The new album got started when Ms. Mitchell and her colleagues happened to be in a genuine Irish pub in a village in County Cork. They liked the atmosphere so much that they decided to record there, including using the pub’s old upright piano and lubricating it with olive oil to keep it from creakng, as they point out, with the recording completed in a studio they used before in Upstate New York. The sounds of the Irish pub can sometimes be heard, such as a cough from the audience, and they also invited the patrons to help with backing vocals. The trio is joined by drummer JT Bates, and bassist Cameron Ralston, who have worked with Bonny Light Horseman before.

The group did a lot of writing, enough perhaps for two albums, but in the end, both were combined into a 20-track 63-minute opus that is divided into two titled halves, Keep Me In Your Mind and See You Free. But there is not any particular difference between the two titled halves. It’s all first-rate folk influenced original material, jointly written by Mitchell, Johnson and Kaufman, most of it consisting of love songs of different stripes, and different ways of looking at things. Holding it together are the always charming vocals of Anaïs Mitchell, and the almost similarly pitched tenor vocals of Eric D. Johnson. Though some of the tracks were recorded essentially live in the Irish pub, the musical accompaniment, has a sparse but musically sophisticated sound.
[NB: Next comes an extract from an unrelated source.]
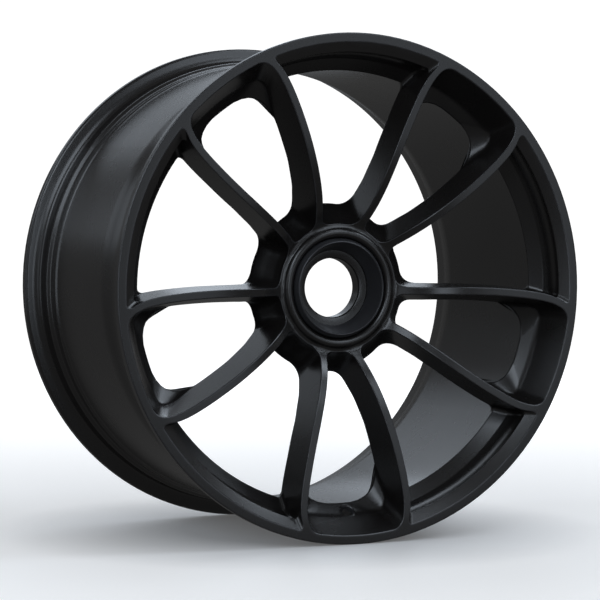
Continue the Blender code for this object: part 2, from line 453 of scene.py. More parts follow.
@dataclass(frozen=True)
class SatinBlackPaint:
    """Baked satin black paint over a shot-blasted forging."""

    base: tuple[float, ...] = (0.0085, 0.0074, 0.0070, 1.0)
    lifted: tuple[float, ...] = (0.0110, 0.0096, 0.0090, 1.0)
    # Lighter colour for the exposed edges: rubbed paint, and a painted highlight along them.
    rubbed_and_highlight: tuple[float, ...] = (0.040, 0.040, 0.044, 1.0)
    roughness: tuple[float, float] = (0.268, 0.276)
    specular: float = 0.72
    peel_height: float = 0.0000015
    grain_height: float = 0.0000005
    bump_strength: float = 0.15

    def material(self) -> bpy.types.Material:
        """Make the paint: soft clouds of tone, fine peel and grain, and lighter edges: rubbed
        paint and a painted highlight.

        Returns:
            The new material.
        """
        n = Nodes(Slot.PAINT.value)
        cloud = n.noise(9.0, 2.0)
        peel = n.noise(420.0, 1.0)
        grain = n.noise(1500.0, 1.0)
        # Mask of exposed edges, where the paint is lighter: partly rubbed paint, partly a painted
        # highlight.
        wear_and_highlight = n.add("ShaderNodeAttribute", attribute_name="edge").outputs["Fac"]
        broken = n.range(n.noise(90.0, 4.0), 0.35, 0.65, 0.45, 1.0)
        tone = n.blend(n.range(cloud, 0.35, 0.65, 0.0, 1.0), self.base, self.lifted)
        below = n.bump(peel, self.peel_height, self.bump_strength)
        n.set(
            # On the edges the tone turns to the lighter colour: rubbed paint and a painted
            # highlight.
            Base_Color=n.blend(n.math("MULTIPLY", wear_and_highlight, broken), tone, self.rubbed_and_highlight),
            Roughness=n.range(n.noise(24.0, 2.0), 0.3, 0.7, *self.roughness),
            Specular_IOR_Level=self.specular,
            Normal=n.bump(grain, self.grain_height, self.bump_strength, below),
        )
        return n.material


@dataclass(frozen=True)
class HardAnodising:
    """Dark hard anodising over turned alloy."""

    dark: tuple[float, ...] = (0.046, 0.046, 0.050, 1.0)
    light: tuple[float, ...] = (0.060, 0.060, 0.064, 1.0)
    groove_pitch: float = 0.00035

    def material(self) -> bpy.types.Material:
        """Make the finish: fine turning rings about the axis under a dark coat.

        Returns:
            The new material.
        """
        n = Nodes(Slot.ANODISED.value)
        split = n.add("ShaderNodeSeparateXYZ")
        n.feed(split.inputs[0], n.place)
        ring = n.add("ShaderNodeMath", operation="SINE")
        turns = 2 * math.pi / self.groove_pitch
        n.feed(ring.inputs[0], n.math("MULTIPLY", split.outputs["Y"], turns))
        cloud = n.noise(60.0, 3.0)
        n.set(
            Base_Color=n.blend(cloud, self.dark, self.light),
            Metallic=0.5,
            Roughness=n.range(n.noise(300.0, 3.0, (1, 8, 1)), 0.3, 0.7, 0.34, 0.38),
            Normal=n.bump(ring.outputs["Value"], 0.000004, 0.4),
        )
        return n.material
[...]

The tracks can range from ruminating to cranked up rock with fuzzed out guitar.

Opening is a the title track of the first half, Keep Me on Your Mind, with fairly self-explanatory lyrics, and a wonderfully atmospheric accompaniment. <<>>

With a more acoustic sound is Love Take It Easy. Ms. Mitchell and Johnson alternate on the vocals. <<>>

The lengthiest track on the album is called Old Dutch, which features some vocals by Kaufman, who does not sing very much on the album. The title comes from the fact that Kaufman had made a voice memo, recorded in a church and titled it Old Dutch, and the three members developed it into a song, with a good dynamic ebb and flow. <<>>

With a more traditional folk sound is Rock the Cradle with Johnson on banjo. The Irish pub chorus provides the backing vocals. <<>>

Eric D. Johnson provides the lead vocal on The Clover from the album’s second half, one of the more electric sounding tracks, another song examining relationships, and their evolution. <<>>

One of the more introspective tracks, both musically and lyrically is called Into the O, with “O” meaning the ocean, metaphorically. <<>>

Speak to Me Muse is one of the more interesting pieces. It reflects Ms. Mitchell’s own personal style. There are both added horns and the Irish pub chorus. <<>>

The album closes with the title track of its second half, See You Free. It’s another of those songs exploring different facets of a relationship, and another of the more electric tracks on the album. <<>>

Bonny Light Horseman’s new essentially-double-album in one, Keep Me On Your Mind/See You Free is a most enjoyable recording of thoughtful songs tastefully performed by Anaïs Mitchell, Eric D. Johnson and Josh Kaufman. It’s the third studio release by what has been called a contemporary folk supergroup, with each of the members prominently involved in other projects. The generous 18-song album – with two little non-musical sequences – mainly looks at that evergreen songwriting subject relationships, but avoids the trite. Each song has something to say, while musically shining especially bright.

Our grade for audio quality is about an “A-minus.” While the dynamic range could have been a little better, the sound is clean and punchy, with a nice sheen, even on some of the material that was recorded in the Irish pub.

Singer-songwriter Anaïs Mitchell has been a favorite of mine for some time now, with her varied career running from doing traditional British Isles folk to creating a multiple Tony-winning Broadway musical. Her latest collaboration with Eric D. Johnson of the alternative band the Fruit Bats, and multi-instrumentalist Josh Kaufman has yielded a real gem.